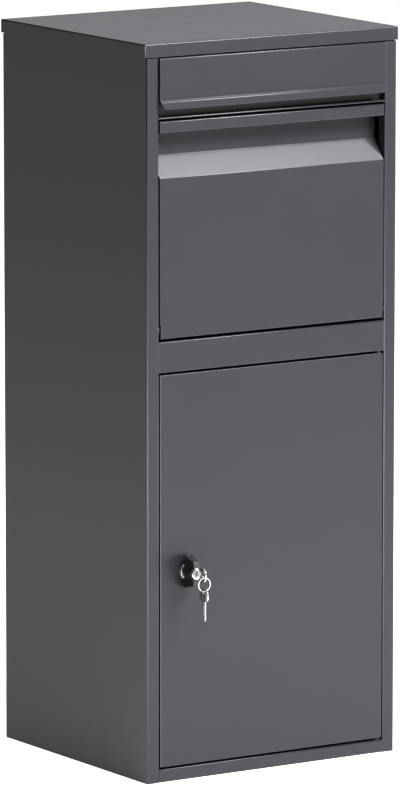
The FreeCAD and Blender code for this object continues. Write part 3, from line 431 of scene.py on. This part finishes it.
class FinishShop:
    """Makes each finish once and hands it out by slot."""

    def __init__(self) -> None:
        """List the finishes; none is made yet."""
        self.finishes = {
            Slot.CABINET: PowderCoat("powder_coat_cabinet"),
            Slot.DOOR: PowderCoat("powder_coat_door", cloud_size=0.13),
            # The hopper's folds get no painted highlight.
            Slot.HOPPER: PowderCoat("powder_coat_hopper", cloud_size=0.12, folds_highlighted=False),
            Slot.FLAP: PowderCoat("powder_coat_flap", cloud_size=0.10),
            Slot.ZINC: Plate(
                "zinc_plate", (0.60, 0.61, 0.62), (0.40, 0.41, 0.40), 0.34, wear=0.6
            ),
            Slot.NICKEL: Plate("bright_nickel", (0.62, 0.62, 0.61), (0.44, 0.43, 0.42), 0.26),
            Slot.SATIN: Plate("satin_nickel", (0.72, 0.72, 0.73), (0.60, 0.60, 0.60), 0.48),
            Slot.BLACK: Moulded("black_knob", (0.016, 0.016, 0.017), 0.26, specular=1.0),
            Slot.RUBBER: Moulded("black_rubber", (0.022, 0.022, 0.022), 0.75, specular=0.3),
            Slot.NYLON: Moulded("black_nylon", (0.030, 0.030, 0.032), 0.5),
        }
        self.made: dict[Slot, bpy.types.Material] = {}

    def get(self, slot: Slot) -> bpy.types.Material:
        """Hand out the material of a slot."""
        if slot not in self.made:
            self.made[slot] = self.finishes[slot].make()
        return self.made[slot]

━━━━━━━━

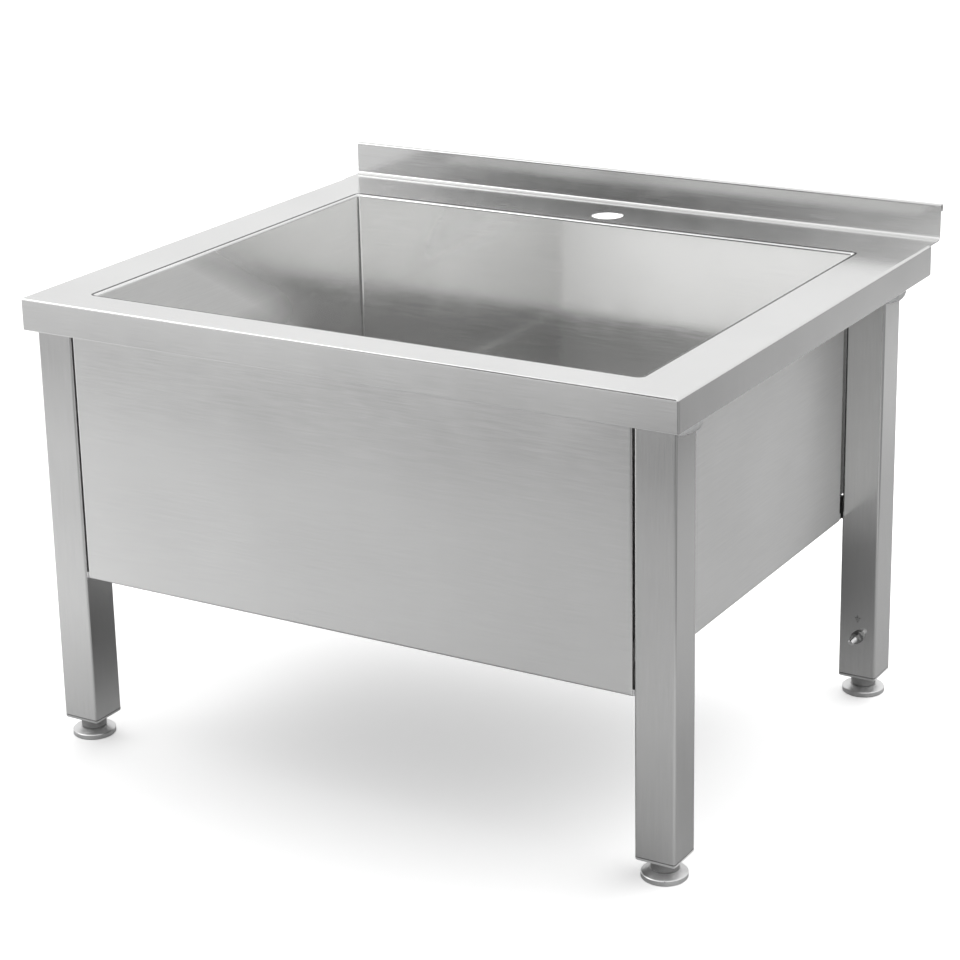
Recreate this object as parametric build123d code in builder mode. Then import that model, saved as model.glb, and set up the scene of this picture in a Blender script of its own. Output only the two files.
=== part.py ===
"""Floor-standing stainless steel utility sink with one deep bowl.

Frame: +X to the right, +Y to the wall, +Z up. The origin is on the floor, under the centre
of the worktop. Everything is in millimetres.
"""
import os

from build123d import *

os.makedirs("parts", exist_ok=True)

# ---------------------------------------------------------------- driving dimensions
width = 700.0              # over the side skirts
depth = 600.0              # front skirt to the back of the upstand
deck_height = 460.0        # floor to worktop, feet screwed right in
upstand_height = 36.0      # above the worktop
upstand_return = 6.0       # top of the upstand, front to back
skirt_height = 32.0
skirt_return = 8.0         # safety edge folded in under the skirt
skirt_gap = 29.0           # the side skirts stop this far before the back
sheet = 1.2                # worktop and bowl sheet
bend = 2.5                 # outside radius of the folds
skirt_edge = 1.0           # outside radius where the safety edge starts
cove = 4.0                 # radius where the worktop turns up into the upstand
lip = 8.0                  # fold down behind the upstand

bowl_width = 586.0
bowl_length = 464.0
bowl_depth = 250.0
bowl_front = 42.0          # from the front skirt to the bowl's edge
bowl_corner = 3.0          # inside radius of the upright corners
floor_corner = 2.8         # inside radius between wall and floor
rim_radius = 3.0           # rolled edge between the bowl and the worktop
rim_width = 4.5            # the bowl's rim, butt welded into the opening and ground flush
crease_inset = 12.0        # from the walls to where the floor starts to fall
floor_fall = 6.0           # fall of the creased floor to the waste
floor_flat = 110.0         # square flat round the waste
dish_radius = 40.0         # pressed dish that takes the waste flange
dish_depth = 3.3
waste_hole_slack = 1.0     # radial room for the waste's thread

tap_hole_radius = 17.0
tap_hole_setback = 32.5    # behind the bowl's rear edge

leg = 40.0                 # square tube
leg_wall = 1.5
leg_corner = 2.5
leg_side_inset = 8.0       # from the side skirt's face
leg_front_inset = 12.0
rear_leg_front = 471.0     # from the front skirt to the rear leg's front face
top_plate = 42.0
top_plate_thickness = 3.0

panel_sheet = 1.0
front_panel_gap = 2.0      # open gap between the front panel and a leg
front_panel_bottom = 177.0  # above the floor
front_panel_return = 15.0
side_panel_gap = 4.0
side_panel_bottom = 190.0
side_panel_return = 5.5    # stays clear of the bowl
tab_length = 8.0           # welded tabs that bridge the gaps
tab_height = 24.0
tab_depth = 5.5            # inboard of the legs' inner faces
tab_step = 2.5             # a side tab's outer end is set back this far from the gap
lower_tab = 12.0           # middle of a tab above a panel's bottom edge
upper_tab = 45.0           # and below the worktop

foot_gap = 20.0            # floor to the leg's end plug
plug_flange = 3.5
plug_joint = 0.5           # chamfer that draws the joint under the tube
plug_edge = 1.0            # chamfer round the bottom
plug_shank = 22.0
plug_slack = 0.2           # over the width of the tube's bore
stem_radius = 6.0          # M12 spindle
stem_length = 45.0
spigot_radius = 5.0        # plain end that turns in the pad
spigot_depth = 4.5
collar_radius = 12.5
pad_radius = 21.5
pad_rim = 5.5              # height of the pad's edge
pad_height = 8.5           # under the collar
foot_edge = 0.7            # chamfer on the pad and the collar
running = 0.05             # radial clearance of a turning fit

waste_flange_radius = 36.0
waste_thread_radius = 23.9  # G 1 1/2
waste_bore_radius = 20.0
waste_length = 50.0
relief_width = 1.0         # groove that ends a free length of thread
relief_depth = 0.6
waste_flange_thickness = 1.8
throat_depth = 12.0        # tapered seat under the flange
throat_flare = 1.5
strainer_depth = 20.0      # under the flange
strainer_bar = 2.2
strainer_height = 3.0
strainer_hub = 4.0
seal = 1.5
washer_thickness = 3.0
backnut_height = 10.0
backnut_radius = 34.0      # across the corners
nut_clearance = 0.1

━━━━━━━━

§ The problem
Your task is to give again the lines from the one containing "The FreeCAD and" to the one containing "each finish once", both lines included, exactly and without anything added.

§ Complete response
The FreeCAD and Blender code for this object continues. Write part 3, from line 431 of scene.py on. This part finishes it.
class FinishShop:
    """Makes each finish once and hands it out by slot."""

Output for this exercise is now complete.